What you will do >> Give the data a second time, exactly and in full.

Rows from a dataset
==========

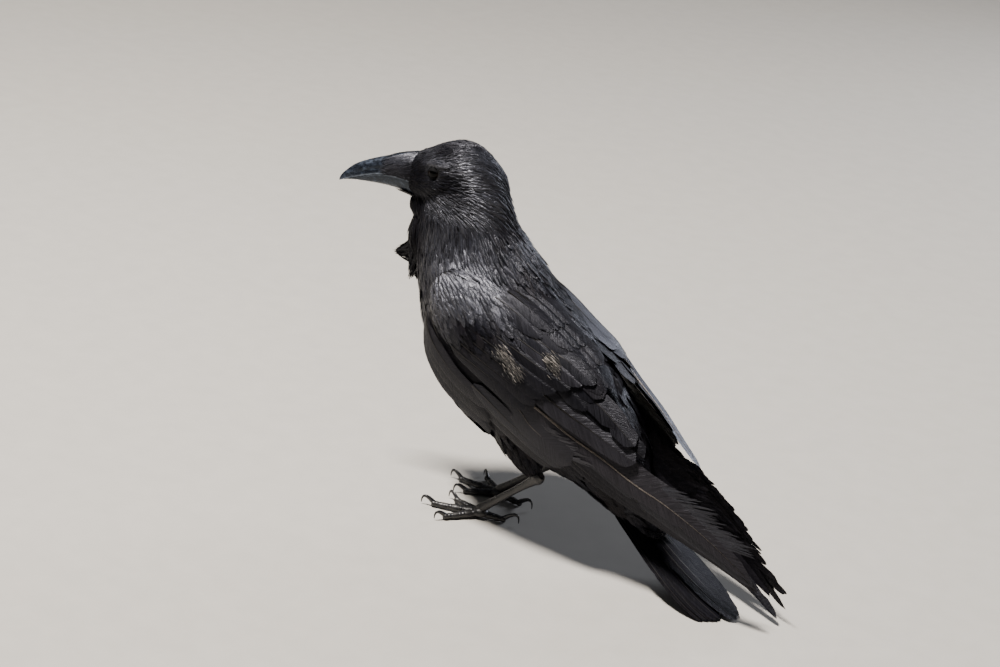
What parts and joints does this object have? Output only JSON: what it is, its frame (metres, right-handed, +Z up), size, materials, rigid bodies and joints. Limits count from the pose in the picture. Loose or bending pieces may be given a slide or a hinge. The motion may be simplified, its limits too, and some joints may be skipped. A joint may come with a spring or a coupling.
{
  "type": "raven",
  "caption": "Still life-size raven standing with folded wings, head turned to its left, resting on both feet and the tips of its tail feathers.",
  "frame": {"origin": "middle of the bird's extent, on the floor its feet and tail rest on", "axes": "+X from the bill back to the wing tips, +Y towards the bird's right side, +Z up"},
  "size_m": [0.4716, 0.1368, 0.3245],
  "materials": {
    "plumage": "glossy black feathers",
    "flight_feathers": "satin black feathers",
    "bill_horn": "satin black horn",
    "eye": "wet gloss",
    "leg_scales": "scaled, satin",
    "claw_horn": "polished black horn"
  },
  "bodies": {
    "root": {"bill_lower": "bill_horn", "bill_upper": "bill_horn", "claw_left_hind": "claw_horn", "claw_left_inner": "claw_horn", "claw_left_middle": "claw_horn", "claw_left_outer": "claw_horn", "claw_right_hind": "claw_horn", "claw_right_inner": "claw_horn", "claw_right_middle": "claw_horn", "claw_right_outer": "claw_horn", "eye_left": "eye", "eye_right": "eye", "foot_left": "leg_scales", "foot_right": "leg_scales", "head": "plumage", "neck": "plumage", "rump": "plumage", "shank_left": "leg_scales", "shank_right": "leg_scales", "tail": "flight_feathers", "thigh_left": "plumage", "thigh_right": "plumage", "throat_hackles": "plumage", "trunk": "plumage", "wing_left_primaries": "flight_feathers", "wing_left_secondaries": "flight_feathers", "wing_left_shoulder": "plumage", "wing_right_primaries": "flight_feathers", "wing_right_secondaries": "flight_feathers", "wing_right_shoulder": "plumage"}
  },
  "joints": []
}
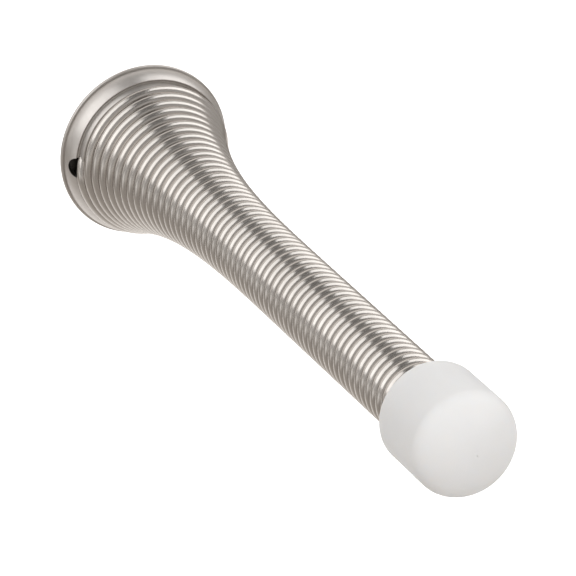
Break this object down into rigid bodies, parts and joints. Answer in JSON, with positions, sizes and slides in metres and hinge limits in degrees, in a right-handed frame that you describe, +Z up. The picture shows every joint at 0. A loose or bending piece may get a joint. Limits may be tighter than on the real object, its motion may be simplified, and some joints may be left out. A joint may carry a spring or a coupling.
{
  "type": "spring door stop",
  "caption": "Flexible wall-mounted door stop: domed flange on a wood screw, close-wound flared spring and a soft domed tip.",
  "frame": {"origin": "where the screw's axis crosses the wall plane, at the flange's back", "axes": "+Z up, +Y into the wall along the screw; the stop sticks out along -Y"},
  "size_m": [0.019, 0.0976, 0.019],
  "materials": {
    "nickel_flange": "satin nickel plate on stamped steel",
    "nickel_wire": "satin nickel plate on spring wire",
    "screw_steel": "zinc plated",
    "disc_plastic": "matte black moulded plastic",
    "tip_rubber": "smooth matte off-white"
  },
  "bodies": {
    "base": {"base_flange": "nickel_flange", "back_disc": "disc_plastic", "wood_screw": "screw_steel", "spring_length_1": "nickel_wire"},
    "spring_body_2": {"spring_length_2": "nickel_wire"},
    "spring_body_3": {"spring_length_3": "nickel_wire"},
    "spring_body_4": {"spring_length_4": "nickel_wire"},
    "spring_body_5": {"spring_length_5": "nickel_wire"},
    "spring_body_6": {"spring_length_6": "nickel_wire"},
    "spring_body_7": {"spring_length_7": "nickel_wire"},
    "spring_body_8": {"spring_length_8": "nickel_wire"},
    "spring_body_9": {"spring_length_9": "nickel_wire"},
    "tip": {"tip_cap": "tip_rubber"}
  },
  "joints": [
    {"name": "flex_updown_1", "type": "hinge", "parent": "base", "child": "spring_body_2", "pos_m": [0, -0.015, 0], "axis": [1, 0, 0], "range_deg": [-12, 12], "stiffness_Nm_per_rad": 2, "deforming": ["spring_length_1", "spring_length_2"]},
    {"name": "flex_sideways_1", "type": "hinge", "parent": "spring_body_2", "child": "spring_body_3", "pos_m": [0, -0.0222, 0], "axis": [0, 0, 1], "range_deg": [-12, 12], "stiffness_Nm_per_rad": 2, "deforming": ["spring_length_2", "spring_length_3"]},
    {"name": "flex_updown_2", "type": "hinge", "parent": "spring_body_3", "child": "spring_body_4", "pos_m": [0, -0.0294, 0], "axis": [1, 0, 0], "range_deg": [-12, 12], "deforming": ["spring_length_3", "spring_length_4"]},
    {"name": "flex_sideways_2", "type": "hinge", "parent": "spring_body_4", "child": "spring_body_5", "pos_m": [0, -0.0366, 0], "axis": [0, 0, 1], "range_deg": [-12, 12], "deforming": ["spring_length_4", "spring_length_5"]},
    {"name": "flex_updown_3", "type": "hinge", "parent": "spring_body_5", "child": "spring_body_6", "pos_m": [0, -0.0438, 0], "axis": [1, 0, 0], "range_deg": [-12, 12], "deforming": ["spring_length_5", "spring_length_6"]},
    {"name": "flex_sideways_3", "type": "hinge", "parent": "spring_body_6", "child": "spring_body_7", "pos_m": [0, -0.051, 0], "axis": [0, 0, 1], "range_deg": [-12, 12], "deforming": ["spring_length_6", "spring_length_7"]},
    {"name": "flex_updown_4", "type": "hinge", "parent": "spring_body_7", "child": "spring_body_8", "pos_m": [0, -0.0582, 0], "axis": [1, 0, 0], "range_deg": [-12, 12], "deforming": ["spring_length_7", "spring_length_8"]},
    {"name": "flex_sideways_4", "type": "hinge", "parent": "spring_body_8", "child": "spring_body_9", "pos_m": [0, -0.0654, 0], "axis": [0, 0, 1], "range_deg": [-12, 12], "deforming": ["spring_length_8", "spring_length_9"]},
    {"name": "tip_pull_off", "type": "slide", "parent": "spring_body_9", "child": "tip", "axis": [0, -1, 0], "range_m": [0, 0.008]}
  ],
  "couplings": [
    {"joint": "flex_updown_2", "follows": "flex_updown_1", "ratio": 1},
    {"joint": "flex_sideways_2", "follows": "flex_sideways_1", "ratio": 1},
    {"joint": "flex_updown_3", "follows": "flex_updown_1", "ratio": 1},
    {"joint": "flex_sideways_3", "follows": "flex_sideways_1", "ratio": 1},
    {"joint": "flex_updown_4", "follows": "flex_updown_1", "ratio": 1},
    {"joint": "flex_sideways_4", "follows": "flex_sideways_1", "ratio": 1}
  ]
}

==========

Worked answer >>
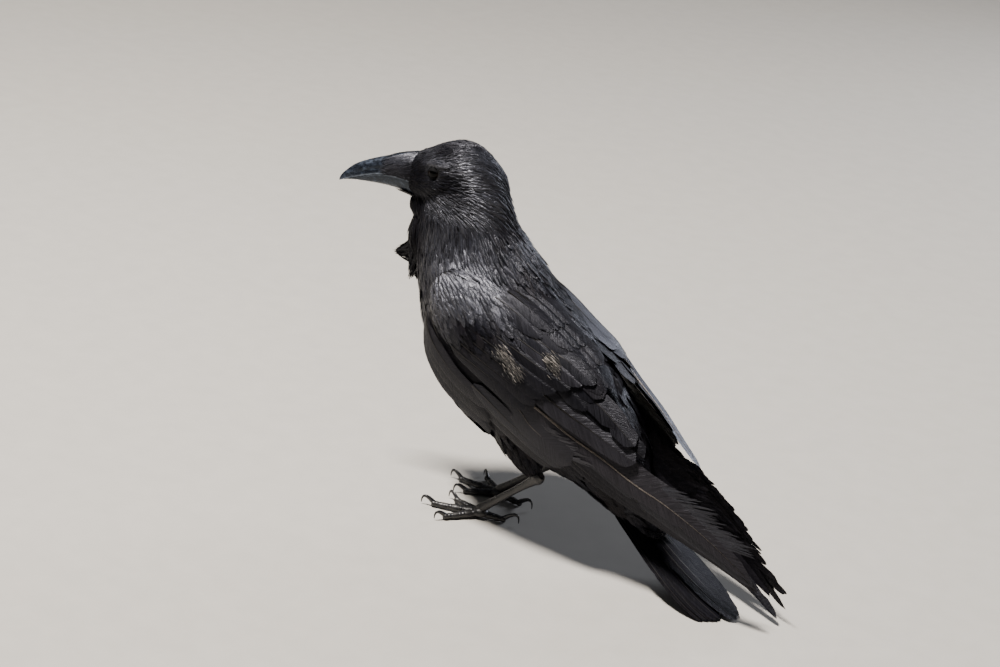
What parts and joints does this object have? Output only JSON: what it is, its frame (metres, right-handed, +Z up), size, materials, rigid bodies and joints. Limits count from the pose in the picture. Loose or bending pieces may be given a slide or a hinge. The motion may be simplified, its limits too, and some joints may be skipped. A joint may come with a spring or a coupling.
{
  "type": "raven",
  "caption": "Still life-size raven standing with folded wings, head turned to its left, resting on both feet and the tips of its tail feathers.",
  "frame": {"origin": "middle of the bird's extent, on the floor its feet and tail rest on", "axes": "+X from the bill back to the wing tips, +Y towards the bird's right side, +Z up"},
  "size_m": [0.4716, 0.1368, 0.3245],
  "materials": {
    "plumage": "glossy black feathers",
    "flight_feathers": "satin black feathers",
    "bill_horn": "satin black horn",
    "eye": "wet gloss",
    "leg_scales": "scaled, satin",
    "claw_horn": "polished black horn"
  },
  "bodies": {
    "root": {"bill_lower": "bill_horn", "bill_upper": "bill_horn", "claw_left_hind": "claw_horn", "claw_left_inner": "claw_horn", "claw_left_middle": "claw_horn", "claw_left_outer": "claw_horn", "claw_right_hind": "claw_horn", "claw_right_inner": "claw_horn", "claw_right_middle": "claw_horn", "claw_right_outer": "claw_horn", "eye_left": "eye", "eye_right": "eye", "foot_left": "leg_scales", "foot_right": "leg_scales", "head": "plumage", "neck": "plumage", "rump": "plumage", "shank_left": "leg_scales", "shank_right": "leg_scales", "tail": "flight_feathers", "thigh_left": "plumage", "thigh_right": "plumage", "throat_hackles": "plumage", "trunk": "plumage", "wing_left_primaries": "flight_feathers", "wing_left_secondaries": "flight_feathers", "wing_left_shoulder": "plumage", "wing_right_primaries": "flight_feathers", "wing_right_secondaries": "flight_feathers", "wing_right_shoulder": "plumage"}
  },
  "joints": []
}
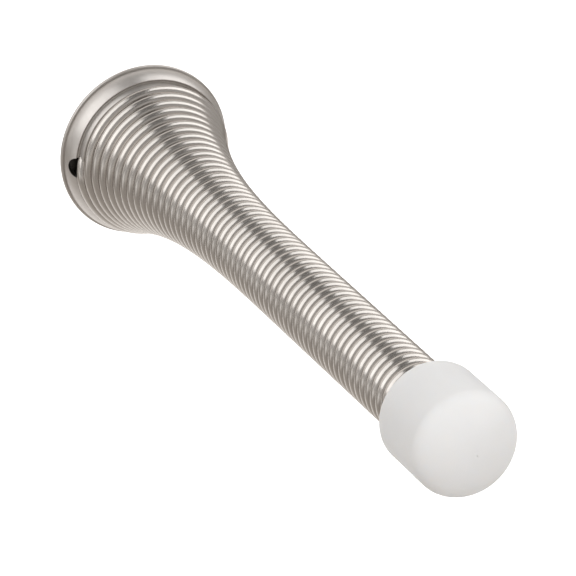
Break this object down into rigid bodies, parts and joints. Answer in JSON, with positions, sizes and slides in metres and hinge limits in degrees, in a right-handed frame that you describe, +Z up. The picture shows every joint at 0. A loose or bending piece may get a joint. Limits may be tighter than on the real object, its motion may be simplified, and some joints may be left out. A joint may carry a spring or a coupling.
{
  "type": "spring door stop",
  "caption": "Flexible wall-mounted door stop: domed flange on a wood screw, close-wound flared spring and a soft domed tip.",
  "frame": {"origin": "where the screw's axis crosses the wall plane, at the flange's back", "axes": "+Z up, +Y into the wall along the screw; the stop sticks out along -Y"},
  "size_m": [0.019, 0.0976, 0.019],
  "materials": {
    "nickel_flange": "satin nickel plate on stamped steel",
    "nickel_wire": "satin nickel plate on spring wire",
    "screw_steel": "zinc plated",
    "disc_plastic": "matte black moulded plastic",
    "tip_rubber": "smooth matte off-white"
  },
  "bodies": {
    "base": {"base_flange": "nickel_flange", "back_disc": "disc_plastic", "wood_screw": "screw_steel", "spring_length_1": "nickel_wire"},
    "spring_body_2": {"spring_length_2": "nickel_wire"},
    "spring_body_3": {"spring_length_3": "nickel_wire"},
    "spring_body_4": {"spring_length_4": "nickel_wire"},
    "spring_body_5": {"spring_length_5": "nickel_wire"},
    "spring_body_6": {"spring_length_6": "nickel_wire"},
    "spring_body_7": {"spring_length_7": "nickel_wire"},
    "spring_body_8": {"spring_length_8": "nickel_wire"},
    "spring_body_9": {"spring_length_9": "nickel_wire"},
    "tip": {"tip_cap": "tip_rubber"}
  },
  "joints": [
    {"name": "flex_updown_1", "type": "hinge", "parent": "base", "child": "spring_body_2", "pos_m": [0, -0.015, 0], "axis": [1, 0, 0], "range_deg": [-12, 12], "stiffness_Nm_per_rad": 2, "deforming": ["spring_length_1", "spring_length_2"]},
    {"name": "flex_sideways_1", "type": "hinge", "parent": "spring_body_2", "child": "spring_body_3", "pos_m": [0, -0.0222, 0], "axis": [0, 0, 1], "range_deg": [-12, 12], "stiffness_Nm_per_rad": 2, "deforming": ["spring_length_2", "spring_length_3"]},
    {"name": "flex_updown_2", "type": "hinge", "parent": "spring_body_3", "child": "spring_body_4", "pos_m": [0, -0.0294, 0], "axis": [1, 0, 0], "range_deg": [-12, 12], "deforming": ["spring_length_3", "spring_length_4"]},
    {"name": "flex_sideways_2", "type": "hinge", "parent": "spring_body_4", "child": "spring_body_5", "pos_m": [0, -0.0366, 0], "axis": [0, 0, 1], "range_deg": [-12, 12], "deforming": ["spring_length_4", "spring_length_5"]},
    {"name": "flex_updown_3", "type": "hinge", "parent": "spring_body_5", "child": "spring_body_6", "pos_m": [0, -0.0438, 0], "axis": [1, 0, 0], "range_deg": [-12, 12], "deforming": ["spring_length_5", "spring_length_6"]},
    {"name": "flex_sideways_3", "type": "hinge", "parent": "spring_body_6", "child": "spring_body_7", "pos_m": [0, -0.051, 0], "axis": [0, 0, 1], "range_deg": [-12, 12], "deforming": ["spring_length_6", "spring_length_7"]},
    {"name": "flex_updown_4", "type": "hinge", "parent": "spring_body_7", "child": "spring_body_8", "pos_m": [0, -0.0582, 0], "axis": [1, 0, 0], "range_deg": [-12, 12], "deforming": ["spring_length_7", "spring_length_8"]},
    {"name": "flex_sideways_4", "type": "hinge", "parent": "spring_body_8", "child": "spring_body_9", "pos_m": [0, -0.0654, 0], "axis": [0, 0, 1], "range_deg": [-12, 12], "deforming": ["spring_length_8", "spring_length_9"]},
    {"name": "tip_pull_off", "type": "slide", "parent": "spring_body_9", "child": "tip", "axis": [0, -1, 0], "range_m": [0, 0.008]}
  ],
  "couplings": [
    {"joint": "flex_updown_2", "follows": "flex_updown_1", "ratio": 1},
    {"joint": "flex_sideways_2", "follows": "flex_sideways_1", "ratio": 1},
    {"joint": "flex_updown_3", "follows": "flex_updown_1", "ratio": 1},
    {"joint": "flex_sideways_3", "follows": "flex_sideways_1", "ratio": 1},
    {"joint": "flex_updown_4", "follows": "flex_updown_1", "ratio": 1},
    {"joint": "flex_sideways_4", "follows": "flex_sideways_1", "ratio": 1}
  ]
}